Este fenómeno estuvo patente, sobre todo, durante la época anterior a 1975, en la que todo el mundo estaba bautizado, oficialmente era católico y en una inmensa mayoría de casos cada uno vivía inmerso en sus preocupaciones, absolutamente mundanas, sin acordarse de Dios para nada, cuando no envuelto en una doble vida en la que por una parte mantenía una aparente dignidad moral respaldada por una familia “ejemplar”, intachable ante la sociedad, y por otra, no perdía ocasión de enriquecerse indebidamente, volcarse en todo tipo de elucubraciones sexuales, incluso viviéndolas de tapadillo, pero a tope, y criticando a diestro y siniestro a cuanto desdichado se le ponía a tiro.
Afortunadamente, la virulencia con que esta sociedad, democrática (solo de nombre) y laicista, ataca a todo lo cristiano está obligando a que cada uno se decante de una vez por todas con plena asunción de las consecuencias de su decisión: o te confiesas cristiano, verdadero seguidor de Jesucristo, consciente de lo que eso significa, de la carga de sufrimiento que conlleva (pero también de gozo) y que puede llegar a suponer hasta el martirio (tal como van evolucionando las cosas); o, por el contrario, te secularizas abandonándote a favor de la corriente que impera mayoritariamente y te constituyes en uno más de los que optan por el mundo, malviven según sus consignas y se hacen esclavos de sus pasiones, hasta que llegan al término de sus días asqueados, tristes e insatisfechos tras haber perdido la oportunidad de encontrar la única felicidad posible: el Dios del Amor llenando sus corazones de cuanto ansía todo mortal.

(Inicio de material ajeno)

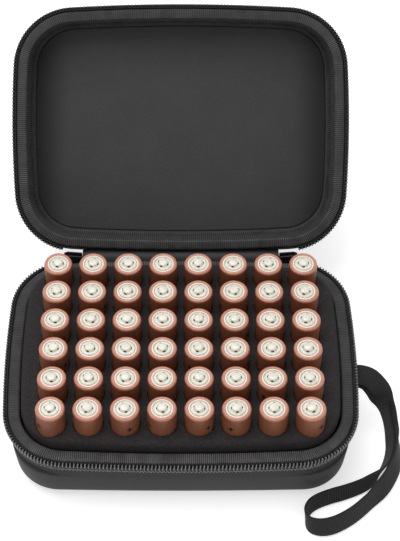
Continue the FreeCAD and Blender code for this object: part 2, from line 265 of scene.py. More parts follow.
def along_and_across(tree, along, across):
    """Place on a band, from its own UV map, counted in so many units along it and across it."""
    uv = add_node(tree, "UVMap", {}).outputs["UV"]
    return add_node(tree, "Mapping", {"Vector": uv, "Scale": (along, across, 1)}).outputs["Vector"]


def times(colour, share):
    """A colour made so many times as bright."""
    return [channel * share for channel in colour]


def two_tones(tree, level, dark, light, start=0.0, end=1.0):
    """Runs from the dark colour to the light one as the level goes from start to end."""
    tone = add_node(tree, "ValToRGB", {"Fac": level})
    first, last = tone.color_ramp.elements
    first.position = start
    last.position = end
    first.color = (*dark, 1)
    last.color = (*light, 1)
    return tone.outputs["Color"]


def add_relief(tree, shader, height, strength, distance):
    """Lets light catch threads, ribs or pores, whose pattern is their height."""
    bump = add_node(tree, "Bump", {"Height": height, "Strength": strength, "Distance": distance})
    tree.links.new(bump.outputs["Normal"], shader.inputs["Normal"])


def webbing_cloth(name, colour, length, width):
    """Ribbed webbing: cross ribs along the length, with a lengthwise split between warp yarns."""
    cloth, tree, shader = new_finish(name, 0.75, 0.25, sheen=0.05)
    spot = along_and_across(tree, length * 1000, width * 1000)
    ribs = add_node(
        tree,
        "TexWave",
        {"Vector": spot, "Scale": RIB_SCALE, "Distortion": 0.6, "Detail": 1},
        bands_direction="X",
    )
    yarns = add_node(tree, "TexWave", {"Vector": spot, "Scale": YARN_SCALE}, bands_direction="Y")
    weave = reckon(tree, "MULTIPLY", ribs.outputs["Fac"], yarns.outputs["Fac"])
    tone = two_tones(tree, weave, times(colour, 0.45), times(colour, 1.5))
    tree.links.new(tone, shader.inputs["Base Color"])
    add_relief(tree, shader, weave, 0.7, 0.0003)
    return cloth


strap_line, strap_length = nurbs_line("strap_route", STRAP_ROUTE)
strap = woven_band("strap_loop", strap_line, STRAP_TURNS, STRAP_WIDTH, STRAP_THICK)
strap.data.materials.append(webbing_cloth("strap_webbing", STRAP_BLACK, strap_length, STRAP_WIDTH))
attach(strap, "base")
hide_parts("wrist_strap")

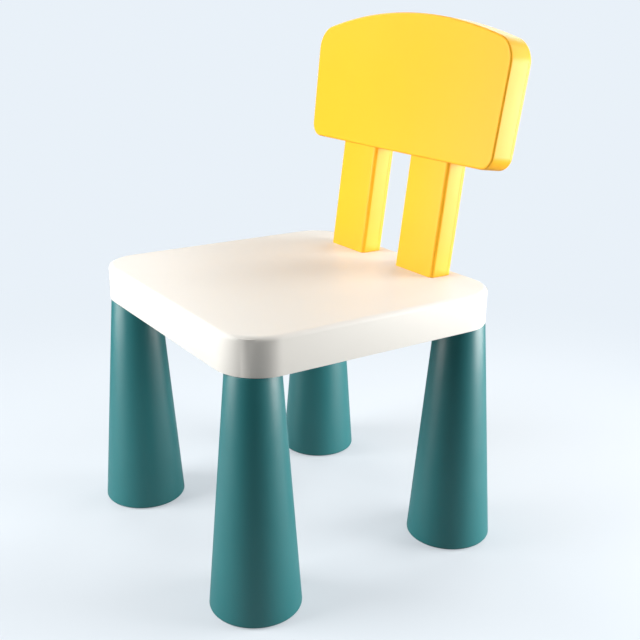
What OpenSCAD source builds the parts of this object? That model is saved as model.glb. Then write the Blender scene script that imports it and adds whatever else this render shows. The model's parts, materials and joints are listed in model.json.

Por último, conviene resaltar el rechazo del Señor a la propuesta del endemoniado cuando, una vez cuerdo, le pide a Jesús que le permita seguirlo. Con esta actitud, Cristo deja claro que la llamada le pertenece a Él; que no va tras sus huellas el que quiere, sino el que es llamado por Él. Aun así, no le exime del deber de todo cristiano. Por eso le envía a su casa, con los suyos, para que dé testimonio de lo que le ha sucedido y venga la gente a saber que Jesucristo es Dios, que está entre nosotros para hacer el bien, que a todos nos acoge amorosamente y que lo único que desea es conducirnos a la Vida Eterna.